Este alinhamento das estrelas confere a Lviv um estatuto quase divino - pelo menos para as mentes jurídicas. Esta cidade das "fronteiras indefinidas", como lhe chamou Joseph Roth, viu germinar nas suas ruas de sofrimento e em tertúlias académicas o brilhantismo intelectual que nos ofereceu a dignidade de criminalizar a nossa inveterada e milenar bestialidade perante o estranho. Ruas por onde passaram milhares de vítimas a caminho do campo vizinho de trabalho forçado nazi, em Janowska. Ou que desaguaram na sua cidadela onde centenas de prisioneiros de guerra soviéticos foram guardados em condições sub-humanas. E sem esquecer o meio milhão de judeus que terá passado pela estação de Klepariv a caminho da morte.
Apesar desse sofrimento, que parece ressuscitar, esta "nossa" cidade tornou-se uma fonte da resposta mais civilizada do que alguma vez demos à barbárie - a resposta da justiça. O direito, as normas, os nossos consensos humanitários e emancipados das contingências históricas, parecem estar indelevelmente ligados a Lviv. Foi ali, na confluência de identidades, religiões e grandes poderes, que alguns dos nossos melhores compreenderam, de uma forma inédita e revolucionária, a nossa manta comum de humanidade.
Nestes dias, Lviv está expectante e com o medo à porta. É uma luz de esperança para milhões de refugiados. É a retaguarda imprescindível para os que, nas trincheiras da frente desta guerra inaceitável, lutam contra o mais espúrio e injustificado ataque ao direito internacional - a última barreira de prevenção do sofrimento de tantos.
Defender Lviv de um possível ataque é uma obrigação profundamente moral. Tratar-se-á de defender a alma da humanidade, o melhor que alcançámos enquanto comunidades, o sublime estado de paz em que superamos a condição humana.
Peço, por todas estas razões, que os ministros da Justiça do Conselho da Europa se mobilizem na proteção da cidade. Seja reunindo lá. Seja promovendo a convocação da Comissão de Direito Internacional da ONU, para que reúna na fascinante Casa dos Cientistas. Seja com diligências para a instalação imediata em Lviv, parcial ou temporária, do Tribunal Internacional de Justiça e do Tribunal Penal Internacional.

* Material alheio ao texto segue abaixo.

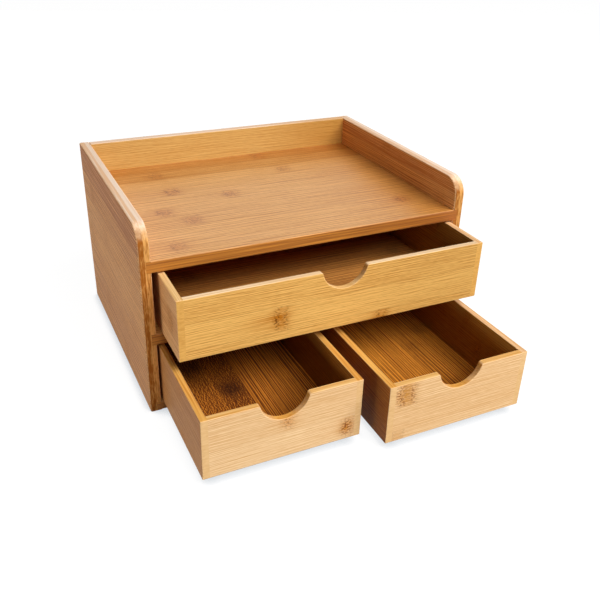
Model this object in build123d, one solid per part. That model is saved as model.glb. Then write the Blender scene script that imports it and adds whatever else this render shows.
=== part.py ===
from build123d import *

import os

# Desk-top drawer case of laminated bamboo: a wide drawer above two half-width ones, under a
# shelf with a raised rim. Millimetres, +Z up. The origin is the middle of the case's
# underside. X runs across the width, and the drawers slide out towards -Y. Each drawer
# stands partly open.

# ---- Case ----------------------------------------------------------------------------------
CASE_WIDTH = 330.0
CASE_DEPTH = 247.5
SIDE_THICKNESS = 10.7
BACK_THICKNESS = 9.2
SHELF_THICKNESS = 11.2  # top and middle shelf
BOTTOM_THICKNESS = 9.0
DIVIDER_THICKNESS = 10.5
LOWER_BAY_HEIGHT = 62.6
UPPER_BAY_HEIGHT = 60.6
RIM_HEIGHT = 31.9  # sides and back board above the top shelf
SIDE_CORNER_RADIUS = 18.0  # front top corner of each side board
HOUSING_DEPTH = 4.5  # how far a board's end is let into the board that holds it
SIDE_EASE = 1.5  # rounding of the sides' edges
SHELF_EASE = 1.0  # rounding of the other case boards' exposed edges

# ---- Drawers -------------------------------------------------------------------------------
DRAWER_SIDE_THICKNESS = 6.3
DRAWER_FRONT_THICKNESS = 5.9
DRAWER_BACK_THICKNESS = 5.9
DRAWER_FLOOR_THICKNESS = 3.0
FLOOR_RAISE = 3.0  # drawer floor's underside above the drawer's lower edge
GROOVE_DEPTH = 3.0  # how far the drawer floor is let into the four walls
NOTCH_RADIUS = 22.5  # round cutter of the finger notch
NOTCH_DEPTH = 19.0
NOTCH_LIP_RADIUS = 2.5  # where the notch runs out into the front's top edge
DRAWER_EASE = 0.8  # rounding of the drawer boards' exposed edges

# ---- Fit of the drawers in their bays --------------------------------------------------------
RUNNING_GAP = 0.3  # under each drawer
UPPER_HEADROOM = 1.8
LOWER_HEADROOM = 3.0
UPPER_SIDE_GAP = 3.0
LOWER_SIDE_GAP = 1.8
REAR_GAP = 3.0  # behind a drawer that is pushed home
UPPER_DRAWER_SHIFT = 2.4  # the wide drawer stands this far right of the middle of its bay
UPPER_NOTCH_SHIFT = 2.8  # and its notch this far right of the drawer's own middle
UPPER_OPENING = 51.4
LOWER_LEFT_OPENING = 114.8
LOWER_RIGHT_OPENING = 135.0

# No edge is rounded by more than this share of the board's thickness.
EASE_LIMIT = 0.3

# ---- Levels and faces that several boards share ----------------------------------------------
LOWER_FLOOR_Z = BOTTOM_THICKNESS
MIDDLE_SHELF_Z = LOWER_FLOOR_Z + LOWER_BAY_HEIGHT
UPPER_FLOOR_Z = MIDDLE_SHELF_Z + SHELF_THICKNESS
TOP_SHELF_Z = UPPER_FLOOR_Z + UPPER_BAY_HEIGHT
TRAY_Z = TOP_SHELF_Z + SHELF_THICKNESS
CASE_HEIGHT = TRAY_Z + RIM_HEIGHT

FRONT_Y = -CASE_DEPTH / 2
REAR_Y = CASE_DEPTH / 2
BACK_BOARD_Y = REAR_Y - BACK_THICKNESS
INNER_WIDTH = CASE_WIDTH - 2 * SIDE_THICKNESS
LOWER_BAY_WIDTH = (INNER_WIDTH - DIVIDER_THICKNESS) / 2
DRAWER_LENGTH = BACK_BOARD_Y - REAR_GAP - FRONT_Y


def block(x, y, z):
    """A plain board between its low and high limits along each axis."""
    corner = Pos(x[0], y[0], z[0])
    return corner * Box(x[1] - x[0], y[1] - y[0], z[1] - z[0], align=Align.MIN)


def ease(edges, radius, thickness):
    """Round these edges of a board that is this thick."""
    return fillet(edges, min(radius, EASE_LIMIT * thickness))


def middle(centre, width):
    """The low and high limits of a width about its centre."""
    return centre - width / 2, centre + width / 2


# ---- Case boards -----------------------------------------------------------------------------
def shelf_block(z, thickness):
    """A board across the case, its ends let into the sides and its rear against the back."""
    x = middle(0, INNER_WIDTH + 2 * HOUSING_DEPTH)
    return block(x, (FRONT_Y, BACK_BOARD_Y), (z, z + thickness))


def shelf(z, thickness, housed=None):
    """That board, rounded in front between the sides, with a housing for one that meets it."""
    plain = shelf_block(z, thickness)
    front_edges = plain.edges().filter_by(Axis.X).group_by(Axis.Y)[0]
    rounded = ease(front_edges, SHELF_EASE, thickness)
    between_sides = block(middle(0, INNER_WIDTH), (FRONT_Y, BACK_BOARD_Y), (z, z + thickness))
    board = rounded + (plain - between_sides)
    return board - housed if housed else board


def divider_block():
    """The upright between the lower bays, housed in the bottom board and the middle shelf."""
    z = (LOWER_FLOOR_Z - HOUSING_DEPTH, MIDDLE_SHELF_Z + HOUSING_DEPTH)
    return block(middle(0, DIVIDER_THICKNESS), (FRONT_Y, BACK_BOARD_Y), z)


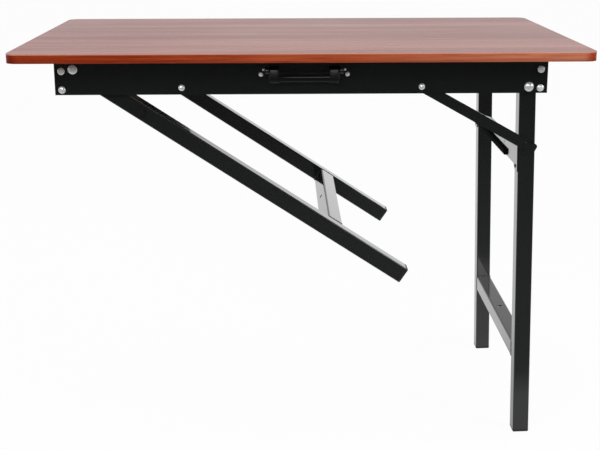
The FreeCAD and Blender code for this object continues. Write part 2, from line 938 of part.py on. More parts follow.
def handle_bracket(label, side):
    body = body_of(label)
    inner = s.grip_length / 2 + s.arm_width + s.bracket_gap
    height = s.bracket_bottom - s.bracket_top
    middle = (inner + s.bracket_width / 2) * side
    plate = sketch_on(body, "XZ_Plane")
    loop(plate, rounded(middle, -s.bracket_top - height / 2, s.bracket_width, height, s.bracket_corner))
    pad(body, plate, s.bracket_sheet)
    out, level, boss = -s.handle_axis_out, -s.handle_axis_depth, s.bracket_boss
    ear = [
        (0, level - boss),
        (0, level + boss),
        (out, level + boss, boss),
        (out - boss, level, boss),
        (out, level - boss),
    ]
    start = inner if side > 0 else -inner - s.bracket_ear
    ear_sketch = loop(sketch_on(body, "YZ_Plane", start), ear)
    hole(ear_sketch, out, level, s.trunnion_size + s.trunnion_play)
    pad(body, ear_sketch, s.bracket_ear)
    holes = sketch_on(body, "XZ_Plane", s.bracket_sheet)
    for x, depth in bracket_holes():
        hole(holes, x * side, -depth, s.bracket_shank)
    pocket(body, holes, s.bracket_sheet)
    place(body, x=s.handle_shift, y=-rail_face, z=underside)


def bracket_rivets():
    pieces = []
    sizes = [(s.bracket_rivet_head, s.bracket_rivet_dome), (s.bracket_stud_head, s.bracket_stud_dome)]
    for side in (-1, 1):
        for (x, depth), (width, height) in zip(bracket_holes(), sizes):
            x, z = s.handle_shift + x * side, underside - depth
            seat = -rail_face - s.bracket_sheet
            end = -rail_inner + s.bracket_tail
            shank = rod(x, end, z, s.bracket_shank / 2, end - seat)
            pieces.append(fused(domed_rod(x, seat, z, width, height), shank))
    node(group(*pieces), "bracket_rivets")


def check_and_export():
    for item in doc.Objects:
        if "Invalid" in item.State or "Error" in item.State:
            raise RuntimeError(f"{item.Name} failed: {item.State}")
    os.makedirs("parts", exist_ok=True)
    for label in LABELS:
        shape = doc.getObjectsByLabel(label)[0].Shape
        if shape.isNull() or not shape.isValid() or not shape.Solids:
            raise RuntimeError(f"{label} has no valid solid")
        shape.exportStep(f"parts/{label}.step")
        print(label, len(shape.Solids), round(shape.Volume, 1))


tabletop()
long_rail("front_rail", True)
long_rail("rear_rail", False)
end_rail("left_end_rail", -1)
end_rail("right_end_rail", 1)
corner_rivets()
board_screws()
pivot_hardware()
leg_set("left", -1)
leg_set("right", 1)
cross_plate()
plate_bolts()
buffer_strip()
brace("left_brace", -1)
brace("right_brace", 1)
brace_rivets()
carry_handle()
handle_bracket("left_handle_bracket", -1)
handle_bracket("right_handle_bracket", 1)
bracket_rivets()
doc.recompute()
check_and_export()
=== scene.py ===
import json
import math

import bmesh
import bpy
from mathutils import Matrix, Vector


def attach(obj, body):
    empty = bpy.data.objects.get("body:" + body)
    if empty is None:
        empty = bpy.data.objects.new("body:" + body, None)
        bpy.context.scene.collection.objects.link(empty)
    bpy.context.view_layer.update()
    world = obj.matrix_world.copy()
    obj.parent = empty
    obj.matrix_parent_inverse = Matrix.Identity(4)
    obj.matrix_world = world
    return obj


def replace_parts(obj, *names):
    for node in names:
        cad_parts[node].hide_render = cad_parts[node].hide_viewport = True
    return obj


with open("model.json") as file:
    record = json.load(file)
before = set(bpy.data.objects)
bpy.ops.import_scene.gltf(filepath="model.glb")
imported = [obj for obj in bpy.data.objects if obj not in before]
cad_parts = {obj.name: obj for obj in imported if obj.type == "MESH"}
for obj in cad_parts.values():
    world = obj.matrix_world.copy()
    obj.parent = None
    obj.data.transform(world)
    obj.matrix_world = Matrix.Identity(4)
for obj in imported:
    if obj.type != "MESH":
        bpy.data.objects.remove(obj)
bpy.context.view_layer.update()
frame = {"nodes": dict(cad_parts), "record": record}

scene = bpy.context.scene
mergeDistance = 1e-6  # metres
print("frame loaded:", len(frame["nodes"]), "nodes")


class Link:
    # a socket in a node tree; sums on it add Math nodes
    def __init__(self, tree, socket):
        self.tree, self.socket = tree, socket

    def calc(self, operation, *others, clamp=False):
        node = self.tree.nodes.new("ShaderNodeMath")
        node.operation, node.use_clamp = operation, clamp
        for slot, value in zip(node.inputs, (self, *others)):
            plug(self.tree, slot, value)
        return Link(self.tree, node.outputs[0])

    def __add__(self, other): return self.calc("ADD", other)
    def __radd__(self, other): return self.calc("ADD", other)
    def __sub__(self, other): return self.calc("SUBTRACT", other)
    def __rsub__(self, other): return (self * -1).calc("ADD", other)
    def __mul__(self, other): return self.calc("MULTIPLY", other)
    def __rmul__(self, other): return self.calc("MULTIPLY", other)
    def __truediv__(self, other): return self.calc("DIVIDE", other)
    def __rtruediv__(self, other): return self.calc("POWER", -1).calc("MULTIPLY", other)
    def sine(self): return self.calc("SINE")
    def cosine(self): return self.calc("COSINE")
    def clamped(self): return self.calc("ADD", 0, clamp=True)

    def step(self, low, high):
        # 0 below low, 1 above high, smooth between
        node = self.tree.nodes.new("ShaderNodeMapRange")
        node.interpolation_type = "SMOOTHSTEP"
        for name, value in (("Value", self), ("From Min", low), ("From Max", high)):
            plug(self.tree, node.inputs[name], value)
        return Link(self.tree, node.outputs["Result"])


def plug(tree, slot, value):
    if isinstance(value, Link):
        tree.links.new(value.socket, slot)
    elif isinstance(value, (tuple, list)) and len(value) == 3 and len(slot.default_value) == 4:
        slot.default_value = (*value, 1)
    else:
        slot.default_value = value


def spoken(name):
    # baseColor -> Base Color
    spaced = "".join(" " + letter if letter.isupper() else letter for letter in name)
    return (spaced[0].upper() + spaced[1:]).replace("Ior", "IOR")


def setStops(ramp, stops):
    while len(ramp.elements) > len(stops):
        ramp.elements.remove(ramp.elements[-1])
    while len(ramp.elements) < len(stops):
        ramp.elements.new(1)
    for element, (position, colour) in zip(ramp.elements, stops):
        element.position = position
        element.color = (*colour, 1)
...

Continuemos a resistir a tudo o que ponha em causa uma ordem internacional baseada no respeito pelos direitos humanos e pelo Estado de direito, a nível nacional e internacional. Abraçar Lviv é levantar mais uma barreira dos justos contra a barbárie dos realistas e dos cínicos que só conseguem olhar para o mundo através das lentes primitivas do poder pelo poder, ignorando o drama humano.